The rival secondary imperialisms have no possibility of offsetting their weaknesses by coalescing around rival superpowers. Instead each one has to go it alone - to punch above its weight - with more hope of frustrating the alliances of rivals than of forging its own, and even being forced into wars against its allies - as Britain and France were against Serbia in the Kosovo war - in order to stay in the game.
19) In this situation war today increasingly appears purposeless, as war for its own sake. The destruction of towns and villages, the devastation of regions, ethnic cleansing, turning whole populations into refugees or the direct massacring of defenceless civilians seems to be the objective of imperialerialist war rather than the consequence of actual military, let alone economic, goals. There are no lasting or clear-cut victors but a temporary stalemate, before renewed battles of increased destruction.
The reconstruction of war-devastated countries that used to be the only possible and temporary economic benefit of war is today a fantasy. Old war zones will remain as rubble.
But ultimately this situation is only the logical outcome of an economic system whose tendencies to self-destruction have become dominant.
This is what is meant by the irrationality of war in the decadence of capitalism. The period of decomposition has only taken it to an anarchic conclusion. War is no longer undertaken to further economic goals, or even for organised strategic objectives, but as short term, localised and fragmented attempts to survive at each other's expense.

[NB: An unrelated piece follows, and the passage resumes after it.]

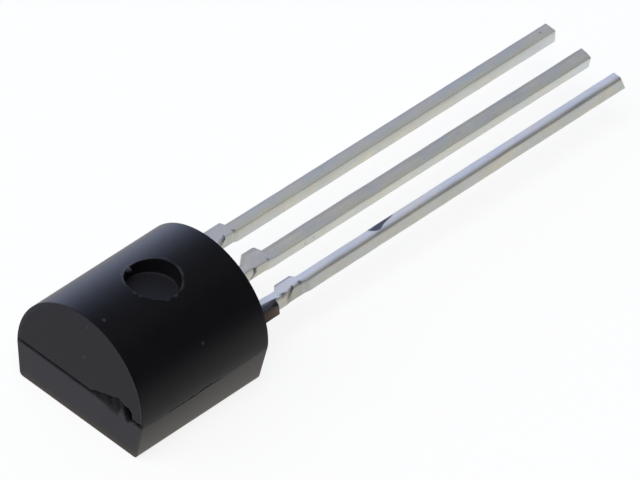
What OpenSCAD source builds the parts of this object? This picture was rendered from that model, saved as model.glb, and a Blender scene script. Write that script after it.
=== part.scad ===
// TO-92 transistor: a moulded body with a flat face and a rounded back, on three straight leads.
// It lies on its flat face: +Z is up through the back, and +Y runs along the leads to their tips.
// The origin is the centre of the flat face. Seen from above with the leads pointing away,
// the left lead is at -X and the right lead at +X.

/* [Body] */
// Width of the moulded body across its parting plane
body_w = 4.48; // [3.72:0.02:5.4]
// Length of the moulded body, from its plain end to its lead end
body_len = 4.6; // [3.8:0.02:5.6]
// Height of the mould's parting plane above the flat face
parting_h = 1.15; // [0.95:0.01:1.4]
// Rise of the rounded back above the parting plane
back_rise = 2.29; // [1.9:0.01:2.75]
// How far each side leans in from the parting plane down to the flat face
side_draft = 0.18; // [0.05:0.01:0.3]
// How far the plain end leans in from the parting plane to the flat face and to the top of the back
plain_end_draft = 0.01; // [0:0.01:0.1]
// How far the lead end leans in from the parting plane down to the flat face
lead_end_draft_low = 0.13; // [0:0.01:0.2]
// How far the lead end leans in from the parting plane up to the top of the back
lead_end_draft_high = 0.09; // [0:0.01:0.2]
// Radius of the two long edges of the flat face
flat_edge_r = 0.12; // [0.04:0.01:0.2]

/* [Mould marks] */
// Height of the fine groove that the mould leaves at the parting plane
seam_h = 0.06; // [0.02:0.01:0.1]
// Depth of that groove
seam_depth = 0.03; // [0.01:0.01:0.05]
// Radius of the round ejector mark in the back
mark_r = 0.74; // [0.5:0.01:0.9]
// Depth of the ejector mark below the top of the back
mark_depth = 0.44; // [0.2:0.01:0.55]
// Sideways offset of the ejector mark from the middle of the back
mark_x = 0.12; // [-0.2:0.01:0.2]
// Width of the scar where the gate was broken off the plain end
gate_w = 1.4; // [0.8:0.02:1.7]
// How far the gate scar reaches above the parting plane
gate_above = 0.36; // [0.2:0.01:0.44]
// How far the gate scar reaches below the parting plane
gate_below = 0.15; // [0.05:0.01:0.2]
// Depth of the gate scar at its deep end, on the right
gate_depth = 0.1; // [0.04:0.01:0.15]
// Distance from the right side of the body to the deep end of the gate scar
gate_from_side = 0.38; // [0.3:0.01:0.5]

/* [Leads] */
// Distance between neighbouring leads, centre to centre
lead_pitch = 1.27; // [1.2:0.01:1.35]
// Width of a lead
lead_w = 0.38; // [0.3:0.01:0.46]
// Thickness of the lead frame
lead_t = 0.38; // [0.3:0.01:0.46]
// How far the underside of the lead frame lies below the parting plane
frame_drop = 0.03; // [0:0.01:0.1]
// Length of the leads outside the body
lead_len = 14.25; // [3:0.05:20]
// Distance from the body to the tie bar that joined the leads before it was cut away
bar_from_body = 1.63; // [1.35:0.01:2.2]
// Size of that tie bar along the leads
bar_w = 0.45; // [0.2:0.01:0.6]
// Width of the stub of the tie bar on the left of the left lead
stub_left = 0.12; // [0:0.01:0.2]
// Width of the stub of the tie bar on the left of the middle lead
stub_middle = 0.17; // [0:0.01:0.2]
// Width of the stub of the tie bar on the left of the right lead
stub_right = 0.13; // [0:0.01:0.2]
// Depth of the nick that cutting the tie bar left on the right of each lead
bar_nick = 0.05; // [0:0.01:0.06]
// How much narrower the neck between body and tie bar is, on its left
neck_set_back = 0.03; // [0:0.01:0.08]
// Width of the ear on the outer side of each outer lead, beside the body
ear_w = 0.13; // [0.02:0.01:0.16]
// Length of that ear outside the body
ear_len = 1.08; // [0.5:0.01:1.3]

/* [Inside] */
// Width of the die paddle on the middle lead
paddle_w = 1.3; // [1:0.02:1.4]
// Length of the die paddle
paddle_len = 1.5; // [1.2:0.02:1.7]
// Distance from the plain end of the body to the die paddle
inner_wall = 0.9; // [0.5:0.02:1.1]
// Clearance between the die paddle and each bond post
post_gap = 0.25; // [0.15:0.01:0.3]
// Length of each bond post
post_len = 0.9; // [0.6:0.02:1.1]
// Side of the square silicon die
die_side = 0.52; // [0.46:0.02:0.8]
// Thickness of the die
die_t = 0.2; // [0.1:0.01:0.3]
// Thickness of the layer that holds the die on the paddle
attach_t = 0.03; // [0.02:0.01:0.05]
// How far that layer shows around the die
attach_rim = 0.04; // [0.02:0.01:0.08]
// Diameter of the bond wires
wire_d = 0.05; // [0.04:0.01:0.08]
// Height of a wire's loop above the die
loop_h = 0.3; // [0.2:0.01:0.5]
// Radius of the bends in a wire, to its middle
loop_r = 0.12; // [0.08:0.01:0.15]
// Diameter of the flattened bond at each end of a wire
bond_d = 0.12; // [0.1:0.01:0.16]
// Thickness of that bond
bond_t = 0.03; // [0.02:0.01:0.05]
// Distance from the middle of the die to each bond on it
bond_x = 0.13; // [0.1:0.01:0.14]

/* [Hidden] */

LEFT = -1;
RIGHT = 1;
ROUND = 96;
FINE = 32;
OVER = 1;
EPOXY = "#26272b";
TIN = "#aeb0b4";

// Body
half_w = body_w / 2;
plain_y = -body_len / 2;
lead_y = body_len / 2;
top_z = parting_h + back_rise;
// The back is one arc through both sides at the parting plane and through the top.
back_r = (half_w * half_w + back_rise * back_rise) / (2 * back_rise);
flat_half = half_w - side_draft;
side_lean = atan2(side_draft, parting_h);
// A round of this radius is tangent to the flat face this far in from the corner.
edge_in = flat_edge_r * tan((90 - side_lean) / 2);

// Lead frame
frame_z = parting_h - frame_drop;
frame_top = frame_z + lead_t;
edge_x = lead_w / 2;
bar_y = lead_y + bar_from_body;
bar_end = bar_y + bar_w;
tip_y = lead_y + lead_len;
paddle_y = plain_y + inner_wall;
paddle_end = paddle_y + paddle_len;
post_inner_x = paddle_w / 2 + post_gap;
post_outer_x = lead_pitch + edge_x + ear_w;

// Die and wires, which all lie across the middle of the bond posts
die_y = paddle_end - post_len / 2;
die_z = frame_top + attach_t;
die_top = die_z + die_t;
loop_z = die_top + loop_h;
post_bond_x = (post_inner_x + post_outer_x) / 2;

// Extrudes an outline drawn in X and Z along Y, from y0 to y1.
module along_y(y0, y1) {
    translate([0, y1, 0])
        rotate([90, 0, 0])
            linear_extrude(y1 - y0)
                children();
}

// Extrudes an outline drawn in Y and Z along X, past both sides of the body.
module across_body() {
    translate([-half_w - OVER, 0, 0])
        rotate([90, 0, 90])
            linear_extrude(body_w + 2 * OVER)
                children();
}

// Extrudes an outline drawn in X and Y through the thickness of the lead frame.
module in_frame() {
    translate([0, 0, frame_z])
        linear_extrude(lead_t)
            children();
}

// What a round takes off the right-hand long edge of the flat face.
module flat_edge_cut() {
    reach = flat_edge_r + OVER;
    translate([flat_half - edge_in, flat_edge_r])
        difference() {
            polygon([
                [0, 0],
                [0, -reach],
                [reach, -reach],
                [reach * cos(side_lean), -reach * sin(side_lean)]
            ]);
            circle(r = flat_edge_r, $fn = ROUND);
        }
}

// End view of the body: the drafted base below the parting plane and the rounded back above it.
module end_outline() {
    difference() {
        polygon([
            [-flat_half, 0],
            [flat_half, 0],
            [half_w, parting_h],
            [-half_w, parting_h]
        ]);
        flat_edge_cut();
        mirror([1, 0])
            flat_edge_cut();
    }
    intersection() {
        translate([0, top_z - back_r])
            circle(r = back_r, $fn = ROUND);
        translate([-body_w, parting_h])
            square([2 * body_w, back_rise + OVER]);
    }
}

// Side view of the body, with the draft of both halves of the mould at both ends.
module side_outline() {
    polygon([
        [plain_y + plain_end_draft, 0],
        [lead_y - lead_end_draft_low, 0],
        [lead_y, parting_h],
        [lead_y - lead_end_draft_high, top_z],
        [plain_y + plain_end_draft, top_z],
        [plain_y, parting_h]
    ]);
}

// The groove at the parting plane, as a ring around the body.
module seam() {
    translate([0, 0, parting_h - seam_h / 2])
        linear_extrude(seam_h)
            difference() {
                square([body_w + OVER, body_len + OVER], center = true);
                square([body_w - 2 * seam_depth, body_len - 2 * seam_depth], center = true);
            }
}

module ejector_mark() {
    translate([mark_x, 0, top_z - mark_depth])
        cylinder(r = mark_r, h = mark_depth + OVER, $fn = ROUND);
}

// A shallow broken hollow in the plain end, which deepens from its left tip to its right end.
module gate_scar() {
    deep_x = half_w - gate_from_side;
    tip_x = deep_x - gate_w;
    intersection() {
        along_y(plain_y - OVER, plain_y + OVER)
            polygon([
                [tip_x, parting_h],
                [tip_x + gate_w * 0.2, parting_h - gate_below * 0.8],
                [tip_x + gate_w * 0.95, parting_h - gate_below],
                [deep_x, parting_h + gate_above * 0.6],
                [tip_x + gate_w * 0.85, parting_h + gate_above],
                [tip_x + gate_w * 0.2, parting_h + gate_above * 0.6]
            ]);
        linear_extrude(top_z)
            polygon([
                [tip_x, plain_y - OVER],
                [deep_x + OVER, plain_y - OVER],
                [deep_x + OVER, plain_y + gate_depth],
                [deep_x, plain_y + gate_depth],
                [tip_x, plain_y]
            ]);
    }
}

module body() {
    color(EPOXY)
        difference() {
            intersection() {
                along_y(plain_y - OVER, lead_y + OVER)
                    end_outline();
                across_body()
                    side_outline();
            }
            seam();
            ejector_mark();
            gate_scar();
            lead_left();
            lead_middle();
            lead_right();
            die_attach();
            die();
            bond_wire_left();
            bond_wire_right();
        }
}

// Plan of one lead about its own centre line, from inner_y in the body to its tip. The cut tie bar
// leaves a stub with a slanting far corner on the left, and a nick on the right.
module lead_outline(inner_y, stub_w) {
    polygon([
        [-edge_x, inner_y],
        [edge_x, inner_y],
        [edge_x, bar_y],
        [edge_x - bar_nick, bar_y],
        [edge_x - bar_nick, bar_end],
        [edge_x, bar_end],
        [edge_x, tip_y],
        [-edge_x, tip_y],
        [-edge_x, bar_end],
        [-edge_x - stub_w, bar_end - stub_w / 2],
        [-edge_x - stub_w, bar_y],
        [-edge_x + neck_set_back, bar_y],
        [-edge_x + neck_set_back, lead_y],
        [-edge_x, lead_y]
    ]);
}

// Plan of the bond post inside the body and the ear beside it, on the outer side of an outer lead.
module post_outline(side) {
    post_y = paddle_end - post_len;
    mirror([side == LEFT ? 1 : 0, 0]) {
        translate([post_inner_x, post_y])
            square([post_outer_x - post_inner_x, post_len]);
        translate([lead_pitch, post_y])
            square([post_outer_x - lead_pitch, lead_y + ear_len - post_y]);
    }
}

module outer_lead(side, stub_w) {
    color(TIN)
        in_frame() {
            translate([side * lead_pitch, 0])
                lead_outline(paddle_end - post_len, stub_w);
            post_outline(side);
        }
}

module lead_left() {
    outer_lead(LEFT, stub_left);
}

module lead_right() {
    outer_lead(RIGHT, stub_right);
}

// The middle lead carries the die paddle.
module lead_middle() {
    color(TIN)
        in_frame() {
            lead_outline(die_y, stub_middle);
            translate([-paddle_w / 2, paddle_y])
                square([paddle_w, paddle_len]);
        }
}

module die_attach() {
    side = die_side + 2 * attach_rim;
    color("#8c8f94")
        translate([-side / 2, die_y - side / 2, frame_top])
            cube([side, side, attach_t]);
}

module die() {
    color("#4a4e58")
        translate([-die_side / 2, die_y - die_side / 2, die_z])
            cube([die_side, die_side, die_t]);
}

module upright_wire(x, z0, z1) {
    translate([x, die_y, z0])
        cylinder(d = wire_d, h = z1 - z0, $fn = FINE);
}

module flat_bond(x, z) {
    translate([x, die_y, z])
        cylinder(d = bond_d, h = bond_t, $fn = FINE);
}

// A quarter bend about a line along Y through x and z, from start degrees round from +X.
module wire_bend(x, z, start) {
    translate([x, die_y, z])
        rotate([90, 0, 0])
            rotate([0, 0, start])
                rotate_extrude(angle = 90, $fn = ROUND)
                    translate([loop_r, 0])
                        circle(d = wire_d, $fn = FINE);
}

// A wire rises from its bond on the die, runs level and drops to its bond on the post.
module bond_wire(side) {
    inner = side * bond_x;
    outer = side * post_bond_x;
    low = min(inner, outer);
    high = max(inner, outer);
    bend_z = loop_z - loop_r;
    color("#d9b44a") {
        flat_bond(inner, die_top);
        flat_bond(outer, frame_top);
        upright_wire(inner, die_top + bond_t, bend_z);
        upright_wire(outer, frame_top + bond_t, bend_z);
        wire_bend(low + loop_r, bend_z, 90);
        wire_bend(high - loop_r, bend_z, 0);
        translate([low + loop_r, die_y, loop_z])
            rotate([0, 90, 0])
                cylinder(d = wire_d, h = high - low - 2 * loop_r, $fn = FINE);
    }
}

module bond_wire_left() {
    bond_wire(LEFT);
}

module bond_wire_right() {
    bond_wire(RIGHT);
}

body();
lead_left();
lead_middle();
lead_right();
die_attach();
die();
bond_wire_left();
bond_wire_right();
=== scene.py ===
"""TO-92 transistor: fine meshes and materials for the moulded body and its three leads.

The object rests on its flat face, +Z is up through the rounded back and +Y runs along the leads.
Lengths below are in millimetres unless a comment says otherwise; meshes are scaled to metres.
"""

import math

import bpy
import numpy as np
from mathutils import Matrix, Vector, noise


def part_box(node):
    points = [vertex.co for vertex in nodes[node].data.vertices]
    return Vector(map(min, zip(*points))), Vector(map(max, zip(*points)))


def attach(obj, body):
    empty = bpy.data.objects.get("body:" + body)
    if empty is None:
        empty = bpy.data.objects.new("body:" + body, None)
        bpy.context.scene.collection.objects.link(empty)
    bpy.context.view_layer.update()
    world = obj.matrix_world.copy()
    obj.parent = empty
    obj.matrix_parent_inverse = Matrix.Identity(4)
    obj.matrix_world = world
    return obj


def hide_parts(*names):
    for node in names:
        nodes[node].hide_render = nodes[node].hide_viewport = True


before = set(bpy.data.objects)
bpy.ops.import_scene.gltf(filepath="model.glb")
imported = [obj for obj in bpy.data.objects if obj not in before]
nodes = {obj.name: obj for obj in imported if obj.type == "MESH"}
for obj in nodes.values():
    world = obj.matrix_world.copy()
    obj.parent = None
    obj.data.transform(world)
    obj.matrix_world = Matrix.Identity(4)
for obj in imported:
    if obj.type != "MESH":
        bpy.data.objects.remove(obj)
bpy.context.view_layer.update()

MM = 0.001
# Angles over a quarter turn, for the small rounds.
QUARTER = np.linspace(0, math.pi / 2, 5)


def box_mm(node):
    """Lowest and highest corner of a CAD node, in millimetres."""
    lo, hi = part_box(node)
    return np.array(lo) / MM, np.array(hi) / MM


# Body sizes: the outer ones come from the CAD box, the rest are the mould's own.
BODY_LO, BODY_HI = box_mm("body")
HALF_W = round(float(BODY_HI[0]), 2)
TOP_Z = float(BODY_HI[2])
PLAIN_Y = round(float(BODY_LO[1]), 2) + 0.0003
LEAD_Y = round(float(BODY_HI[1]), 2) - 0.001
PARTING_Z = 1.15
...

But humanity's time has not run out yet. The world proletariat has not yet been defeated in its main concentrations in the advanced capitalist countries nor been turned into canon-fodder. Despite the retreat which the working class has been through since 1989, it is still possible for it to catch up with history. The ineluctable aggravation of the economic crisis will act on the growth of class militancy and the development of consciousness about the historic bankruptcy of the capitalist mode of production, which are the preconditions for the working class to fulfil its capacity to carry out the communist revolution.